■ **What you should do**:
Copy out all the entries word for word.

■ **Stored rows**:
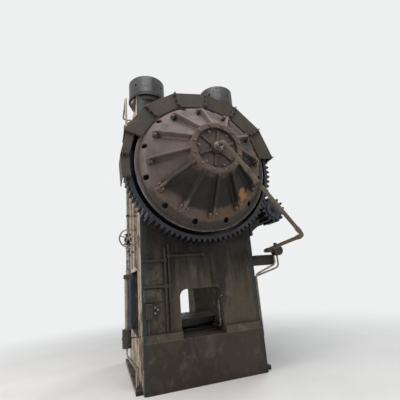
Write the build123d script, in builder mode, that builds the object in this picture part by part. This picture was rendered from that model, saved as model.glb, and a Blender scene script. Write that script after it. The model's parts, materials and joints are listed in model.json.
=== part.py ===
from build123d import *
import os
from math import atan, cos, pi, radians, sin, sqrt, tan

os.makedirs("parts", exist_ok=True)

# Mechanical hot forging press, in millimetres. +X is the gear side, -Y the operator's side, +Z is up.
# The origin is on the floor below the eccentric shaft, midway between the side faces.

# Frame and bed
frame_width = 2300
front_depth = 1040
rear_depth = 1100
frame_height = 5250
frame_corner = 50
bed_height = 720
foot_height = 113
foot_overhang = 60
well_width = 1280
crown_soffit = 4350
soffit_radius = 180
window_depth = 780
window_top = 1492
window_radius = 120
base_flange_reach = 110
base_flange_height = 70
anchor_spacing = 1800
anchor_hole_radius = 31

# Tie rods
tie_rod_offset = 30
tie_rod_inset = 250
tie_rod_radius = 150
tie_rod_clearance = 10
nut_radius = 365
nut_height = 375
nut_edge = 14
washer_radius = 375
washer_height = 60
seat_boss_edge = 10
seat_boss_height = 150
rod_end_height = 60
lower_nut_radius = 206
lower_nut_height = 230
lower_pocket_radius = 216
lower_pocket_depth = 400

# Eccentric shaft, connecting rod and slide
shaft_z = 3554
stroke = 280
journal_radius = 215
bush_wall = 25
bush_flange_radius = 300
bush_flange = 30
running_gap = 0.05
eccentric_radius = 360
rod_width = 440
rod_side_gap = 3
rod_length = 1214
rod_wall = 105
rod_ear_reach = 575
rod_ear_height = 75
rod_bolt_y = 528
rod_bolt_radius = 24
small_end_radius = 230
shank_top_width = 640
shank_bottom_width = 400
shank_pocket_depth = 90
pin_radius = 110
pin_length = 760
slide_bottom = 1920
slide_height = 1150
slide_width = 1120
slide_depth = 1120
slide_edge = 30
liner_wall = 15
liner_reach = 210
guide_gap = 0.3
gib_depth = 95
gib_reach = 230
gib_bottom = 1760
gib_top = 3110
ejector_radius = 25
ejector_head_radius = 60
ejector_head = 28
ejector_travel = 40
balance_y = 800
balance_rod_radius = 32
balance_lug_width = 320
balance_lug_height = 90
balance_cylinder_radius = 140
balance_cylinder_height = 600
balance_cylinder_wall = 28

# Die bed
bolster_width = 1120
bolster_depth = 1120
bolster_top = 940
wedge_width = 700
wedge_front = 50
wedge_slope = 12
wedge_travel = 60
face_gap = 0.3
slot_width = 36
slot_depth = 40
lower_ejector_radius = 35
lower_ejector_travel = 60

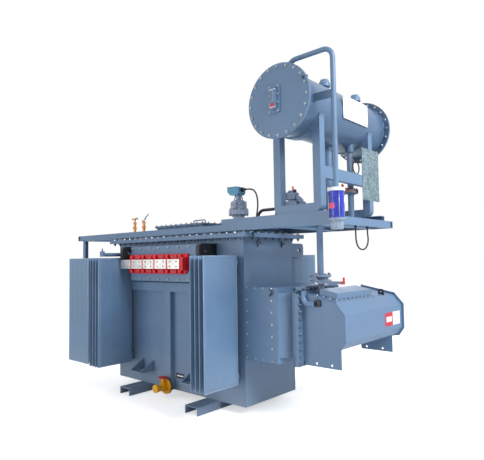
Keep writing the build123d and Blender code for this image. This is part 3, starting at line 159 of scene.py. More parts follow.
class Graph:
    """A node tree whose nodes are added and joined step by step."""

    def __init__(self, tree):
        self.tree = tree

    def set(self, socket, value):
        """Joins the socket to another node's output, or gives it a constant value."""
        if isinstance(value, bpy.types.NodeSocket):
            self.tree.links.new(value, socket)
        else:
            socket.default_value = value

    def node(self, kind, **inputs):
        """A new node with its inputs by name, an underscore standing for a space."""
        node = self.tree.nodes.new(kind)
        for name, value in inputs.items():
            self.set(node.inputs[name.replace("_", " ")], value)
        return node


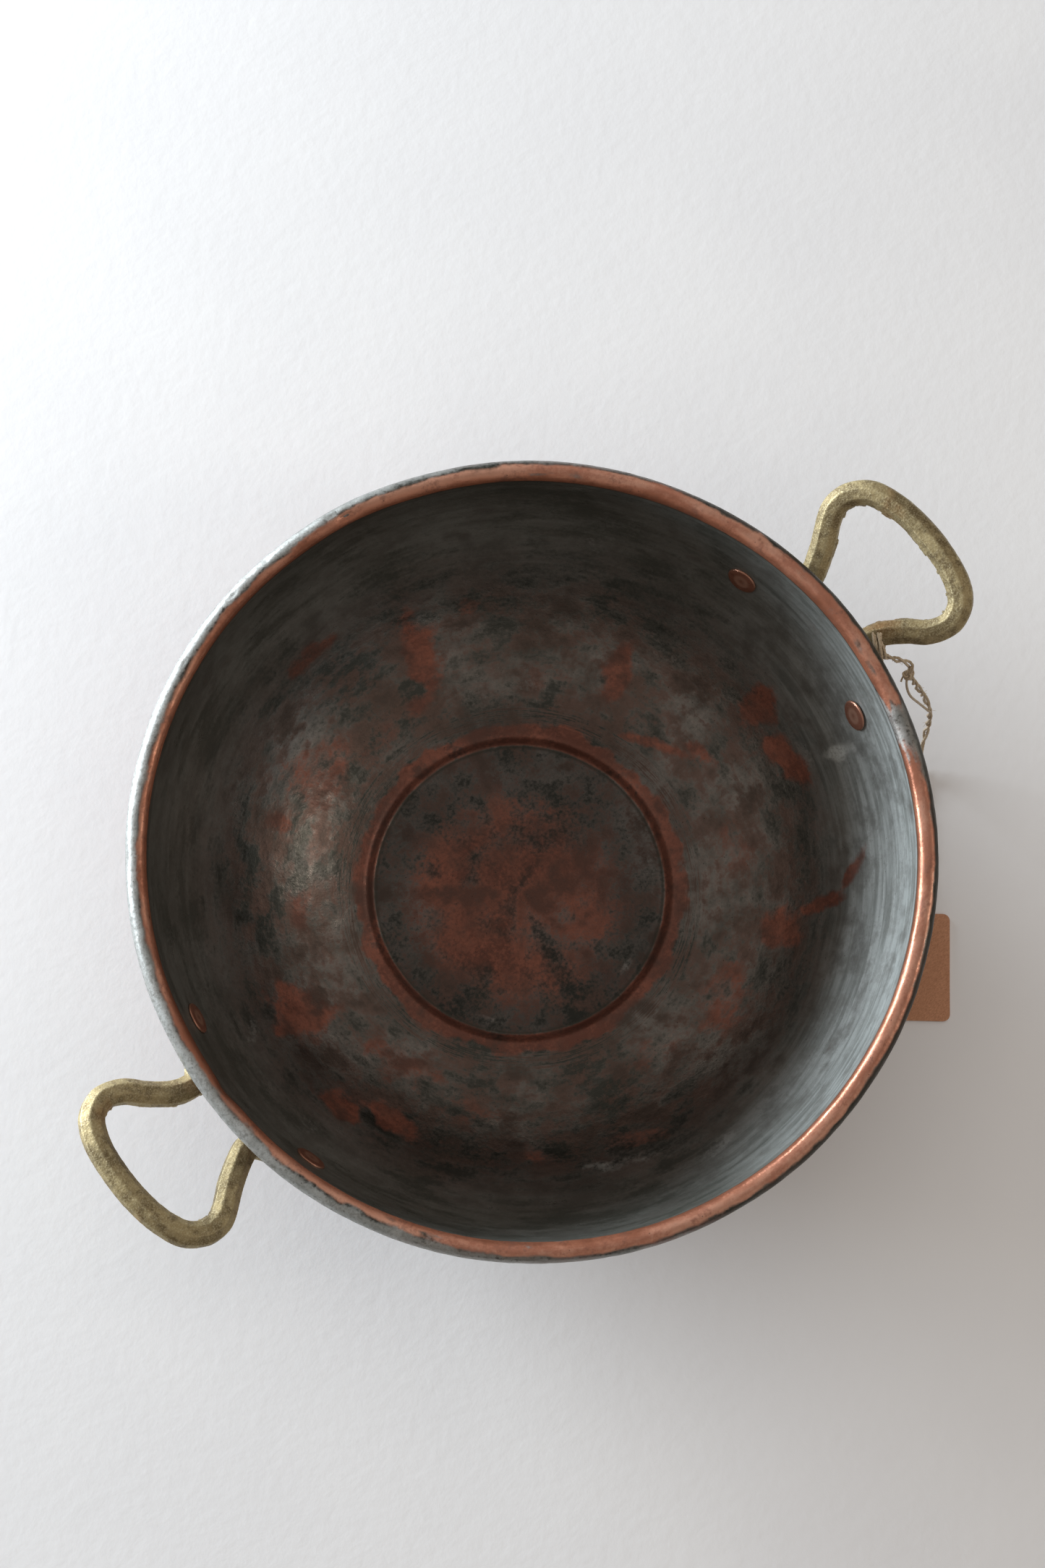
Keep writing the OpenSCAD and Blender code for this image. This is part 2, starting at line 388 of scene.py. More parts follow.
# The route in the part's own source, but the winding ends a third of a turn sooner, where it
# leaves the arm without a hairpin.
TWINE_RUN = [
    (172, -34, 86), (171, -37, 79), (173, -41, 68), (176, -46, 54), (178, -51, 40),
    (178, -55, 26), (175, -59, 13), (170, -64, 4), (163, -71, 1.2), (154, -81, 0.9),
    (146, -92, 0.9), (138, -101, 0.9), (131, -108, 1.3), (126, -114, 1.8), (123, -117, 1.6),
    (121.4, -118.7, 1),
]
TWINE_ROUTE = [wound(i) for i in range(16)] + [np.array(p, float) for p in TWINE_RUN]
TWINE_STEP = 0.45
STRAND_R = 0.56
STRAND_SIDES = 10
STRAND_LOWEST = 0.72
LAY_PITCH = 16
KNOT_R = 0.5
LOOSE_R = 0.42
LOOSE_SIDES = 8
SECOND_KNOT = np.array([169.5, -36.8, 81.6])
FIBRES = 150
FIBRE_R = 0.07


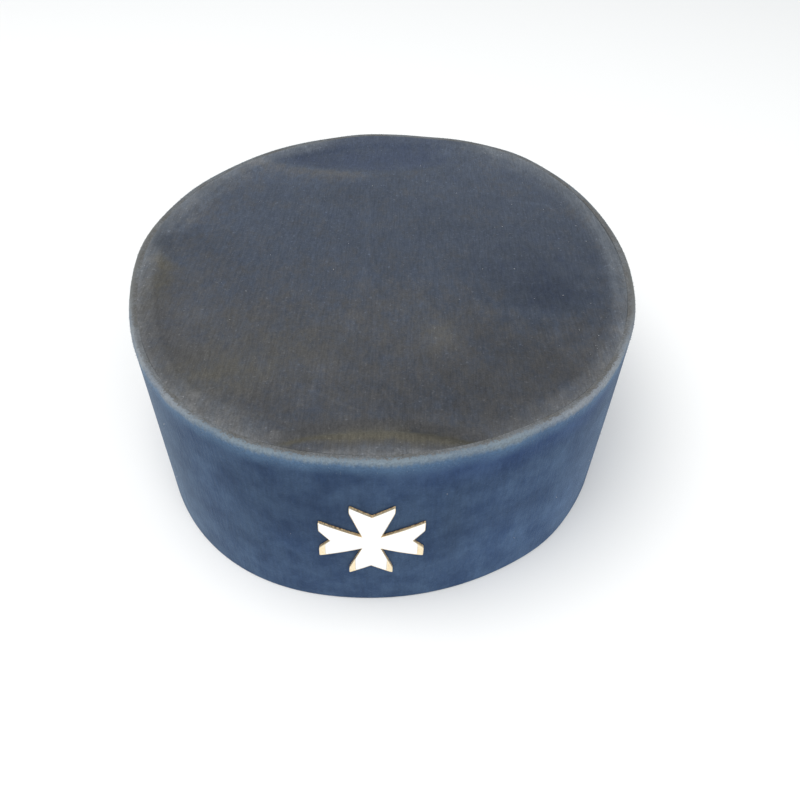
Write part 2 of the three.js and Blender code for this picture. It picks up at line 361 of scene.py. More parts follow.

# Pressed and rubbed places of the side, and a painted crease shadow: angle, and height and reach in
# millimetres.
SIDE_PATCHES = (
    dict(at="dark nap under the rim", angle=-72, height=61, reach=(13, 5), lift=-0.14),
    # Painted shade of a crease.
    dict(at="painted crease shadow right of the badge", angle=-76, height=36, reach=(4, 17), lift=-0.20),
    dict(at="pale place low on the right", angle=-48, height=18, reach=(15, 13), lift=0.22),
    dict(at="pale place low in front", angle=-66, height=20, reach=(12, 8), lift=0.14),
    dict(at="dark nap on the left", angle=-106, height=50, reach=(24, 13), lift=-0.12),
    dict(at="pale place left of the badge", angle=-104, height=27, reach=(10, 4), lift=0.20),
    dict(at="pale place high on the left", angle=-120, height=42, reach=(10, 16), lift=0.20),
    dict(at="pale place over the badge", angle=-88, height=55, reach=(5, 7), lift=0.10),
    dict(at="dark streak on the right", angle=-62, height=34, reach=(14, 3), lift=-0.12),
    dict(at="dark place low on the left", angle=-112, height=24, reach=(9, 5), lift=-0.10),
)
# The side is also paler all over its right, up to near the rim, as painted sheen, and towards the hem.
RIGHT_SHEEN = dict(starts=(-86, -62), ends=(80, 170), heights=(44, 60), lift=0.26)
LOW_PALE = dict(heights=(2, 36), lift=0.22)

# Where the pale rim, partly rubbed and partly a painted highlight, comes further down, in millimetres,
# and what share of the nap under it is bluer.
RIM_PLACES = (
    dict(at="front left", angle=-125, spread=10, down=0.5, blue=0.1),
    dict(at="right of the badge", angle=-71, spread=12, down=1.0, blue=0.8),
    dict(at="front right", angle=-48, spread=12, down=0.8, blue=0.7),
)
BLUE_HEIGHTS = (52, 62)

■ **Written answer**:
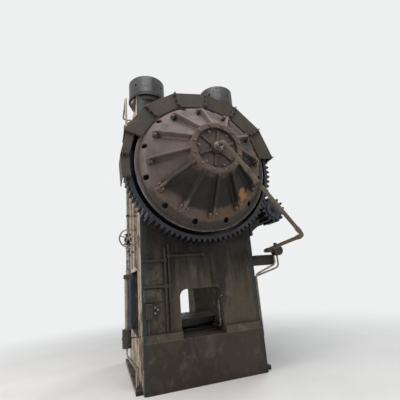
Write the build123d script, in builder mode, that builds the object in this picture part by part. This picture was rendered from that model, saved as model.glb, and a Blender scene script. Write that script after it. The model's parts, materials and joints are listed in model.json.
=== part.py ===
from build123d import *
import os
from math import atan, cos, pi, radians, sin, sqrt, tan

os.makedirs("parts", exist_ok=True)

# Mechanical hot forging press, in millimetres. +X is the gear side, -Y the operator's side, +Z is up.
# The origin is on the floor below the eccentric shaft, midway between the side faces.

# Frame and bed
frame_width = 2300
front_depth = 1040
rear_depth = 1100
frame_height = 5250
frame_corner = 50
bed_height = 720
foot_height = 113
foot_overhang = 60
well_width = 1280
crown_soffit = 4350
soffit_radius = 180
window_depth = 780
window_top = 1492
window_radius = 120
base_flange_reach = 110
base_flange_height = 70
anchor_spacing = 1800
anchor_hole_radius = 31

# Tie rods
tie_rod_offset = 30
tie_rod_inset = 250
tie_rod_radius = 150
tie_rod_clearance = 10
nut_radius = 365
nut_height = 375
nut_edge = 14
washer_radius = 375
washer_height = 60
seat_boss_edge = 10
seat_boss_height = 150
rod_end_height = 60
lower_nut_radius = 206
lower_nut_height = 230
lower_pocket_radius = 216
lower_pocket_depth = 400

# Eccentric shaft, connecting rod and slide
shaft_z = 3554
stroke = 280
journal_radius = 215
bush_wall = 25
bush_flange_radius = 300
bush_flange = 30
running_gap = 0.05
eccentric_radius = 360
rod_width = 440
rod_side_gap = 3
rod_length = 1214
rod_wall = 105
rod_ear_reach = 575
rod_ear_height = 75
rod_bolt_y = 528
rod_bolt_radius = 24
small_end_radius = 230
shank_top_width = 640
shank_bottom_width = 400
shank_pocket_depth = 90
pin_radius = 110
pin_length = 760
slide_bottom = 1920
slide_height = 1150
slide_width = 1120
slide_depth = 1120
slide_edge = 30
liner_wall = 15
liner_reach = 210
guide_gap = 0.3
gib_depth = 95
gib_reach = 230
gib_bottom = 1760
gib_top = 3110
ejector_radius = 25
ejector_head_radius = 60
ejector_head = 28
ejector_travel = 40
balance_y = 800
balance_rod_radius = 32
balance_lug_width = 320
balance_lug_height = 90
balance_cylinder_radius = 140
balance_cylinder_height = 600
balance_cylinder_wall = 28

# Die bed
bolster_width = 1120
bolster_depth = 1120
bolster_top = 940
wedge_width = 700
wedge_front = 50
wedge_slope = 12
wedge_travel = 60
face_gap = 0.3
slot_width = 36
slot_depth = 40
lower_ejector_radius = 35
lower_ejector_travel = 60

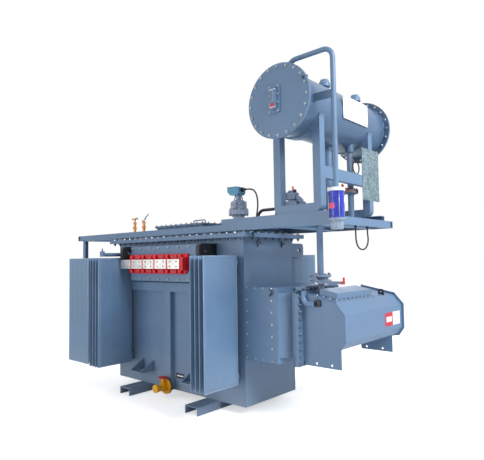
Keep writing the build123d and Blender code for this image. This is part 3, starting at line 159 of scene.py. More parts follow.
class Graph:
    """A node tree whose nodes are added and joined step by step."""

    def __init__(self, tree):
        self.tree = tree

    def set(self, socket, value):
        """Joins the socket to another node's output, or gives it a constant value."""
        if isinstance(value, bpy.types.NodeSocket):
            self.tree.links.new(value, socket)
        else:
            socket.default_value = value

    def node(self, kind, **inputs):
        """A new node with its inputs by name, an underscore standing for a space."""
        node = self.tree.nodes.new(kind)
        for name, value in inputs.items():
            self.set(node.inputs[name.replace("_", " ")], value)
        return node


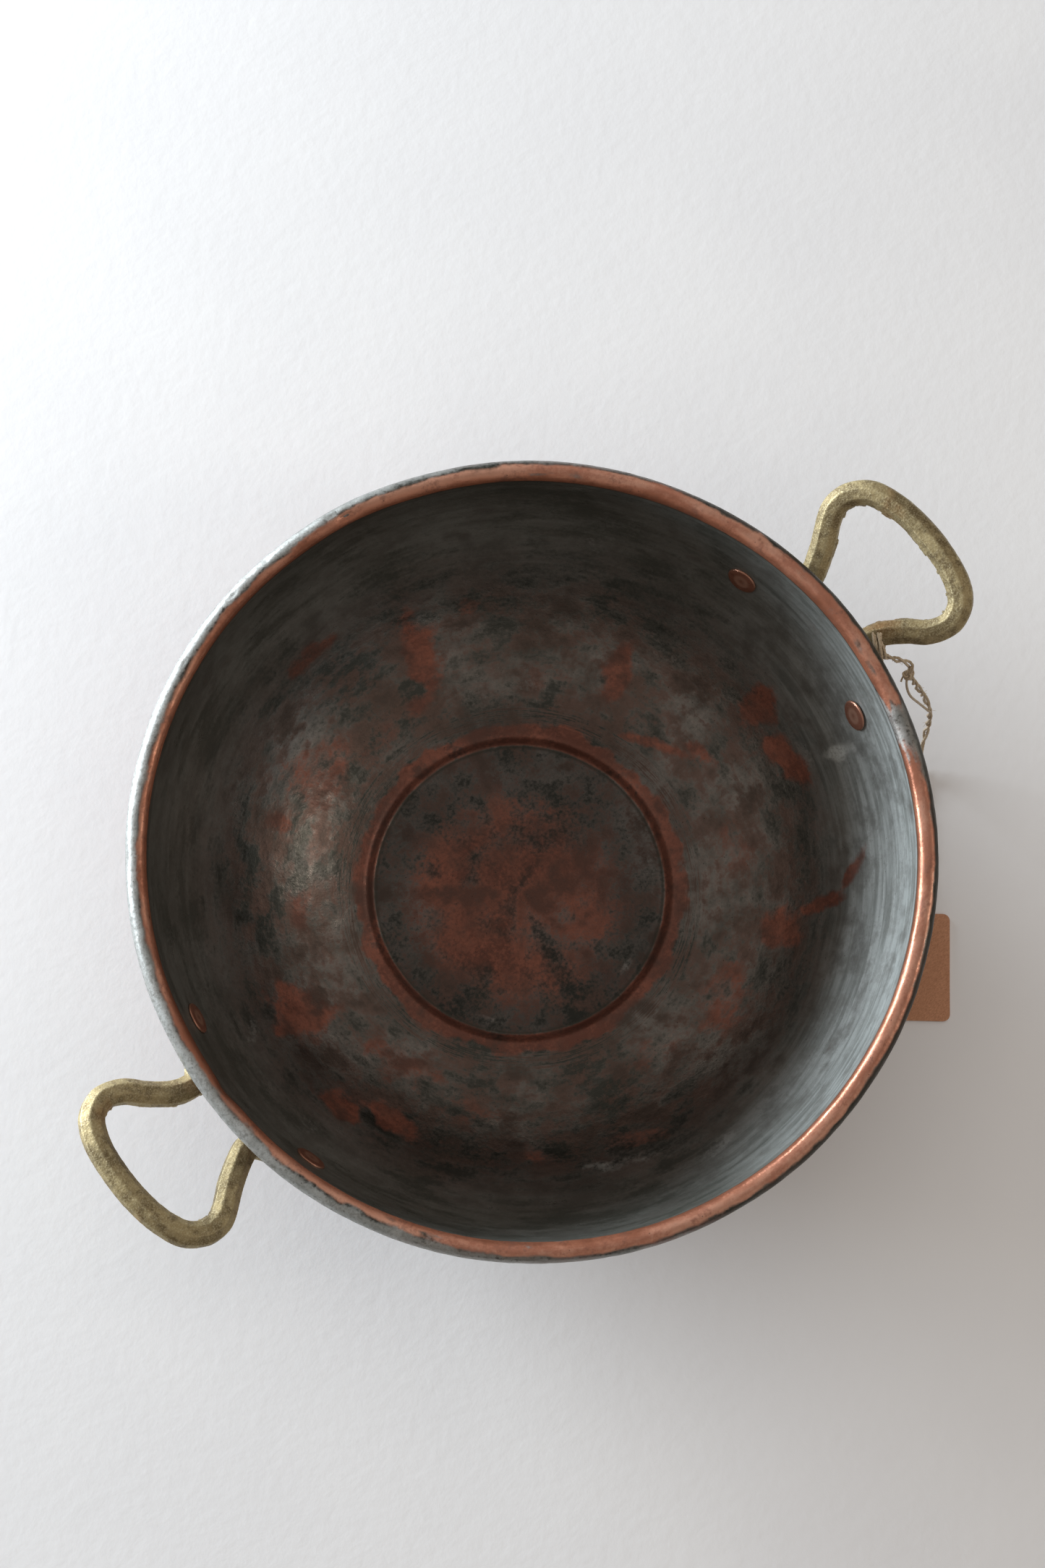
Keep writing the OpenSCAD and Blender code for this image. This is part 2, starting at line 388 of scene.py. More parts follow.
# The route in the part's own source, but the winding ends a third of a turn sooner, where it
# leaves the arm without a hairpin.
TWINE_RUN = [
    (172, -34, 86), (171, -37, 79), (173, -41, 68), (176, -46, 54), (178, -51, 40),
    (178, -55, 26), (175, -59, 13), (170, -64, 4), (163, -71, 1.2), (154, -81, 0.9),
    (146, -92, 0.9), (138, -101, 0.9), (131, -108, 1.3), (126, -114, 1.8), (123, -117, 1.6),
    (121.4, -118.7, 1),
]
TWINE_ROUTE = [wound(i) for i in range(16)] + [np.array(p, float) for p in TWINE_RUN]
TWINE_STEP = 0.45
STRAND_R = 0.56
STRAND_SIDES = 10
STRAND_LOWEST = 0.72
LAY_PITCH = 16
KNOT_R = 0.5
LOOSE_R = 0.42
LOOSE_SIDES = 8
SECOND_KNOT = np.array([169.5, -36.8, 81.6])
FIBRES = 150
FIBRE_R = 0.07


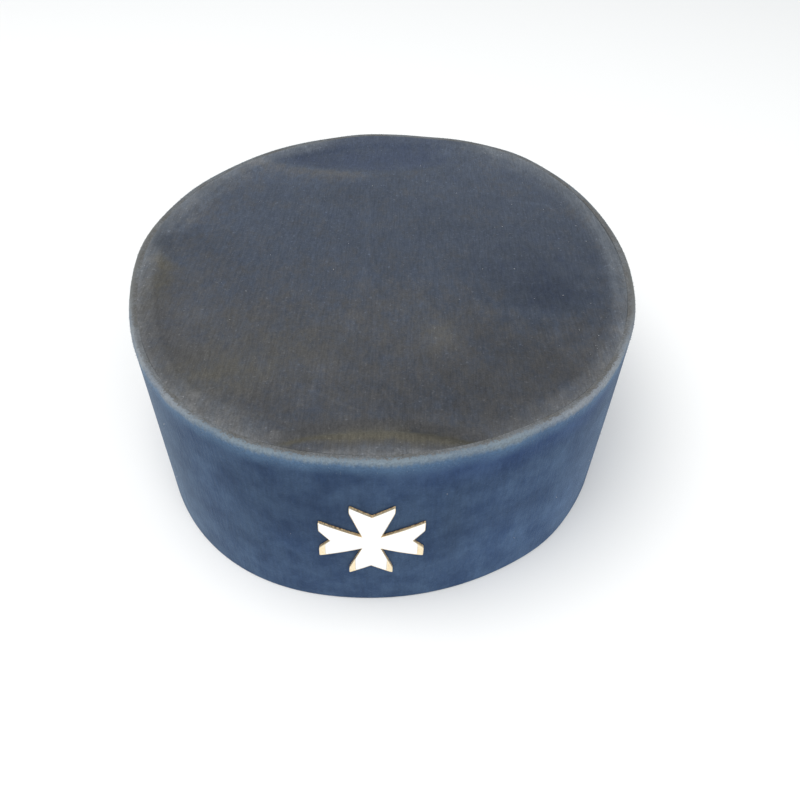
Write part 2 of the three.js and Blender code for this picture. It picks up at line 361 of scene.py. More parts follow.

# Pressed and rubbed places of the side, and a painted crease shadow: angle, and height and reach in
# millimetres.
SIDE_PATCHES = (
    dict(at="dark nap under the rim", angle=-72, height=61, reach=(13, 5), lift=-0.14),
    # Painted shade of a crease.
    dict(at="painted crease shadow right of the badge", angle=-76, height=36, reach=(4, 17), lift=-0.20),
    dict(at="pale place low on the right", angle=-48, height=18, reach=(15, 13), lift=0.22),
    dict(at="pale place low in front", angle=-66, height=20, reach=(12, 8), lift=0.14),
    dict(at="dark nap on the left", angle=-106, height=50, reach=(24, 13), lift=-0.12),
    dict(at="pale place left of the badge", angle=-104, height=27, reach=(10, 4), lift=0.20),
    dict(at="pale place high on the left", angle=-120, height=42, reach=(10, 16), lift=0.20),
    dict(at="pale place over the badge", angle=-88, height=55, reach=(5, 7), lift=0.10),
    dict(at="dark streak on the right", angle=-62, height=34, reach=(14, 3), lift=-0.12),
    dict(at="dark place low on the left", angle=-112, height=24, reach=(9, 5), lift=-0.10),
)
# The side is also paler all over its right, up to near the rim, as painted sheen, and towards the hem.
RIGHT_SHEEN = dict(starts=(-86, -62), ends=(80, 170), heights=(44, 60), lift=0.26)
LOW_PALE = dict(heights=(2, 36), lift=0.22)

# Where the pale rim, partly rubbed and partly a painted highlight, comes further down, in millimetres,
# and what share of the nap under it is bluer.
RIM_PLACES = (
    dict(at="front left", angle=-125, spread=10, down=0.5, blue=0.1),
    dict(at="right of the badge", angle=-71, spread=12, down=1.0, blue=0.8),
    dict(at="front right", angle=-48, spread=12, down=0.8, blue=0.7),
)
BLUE_HEIGHTS = (52, 62)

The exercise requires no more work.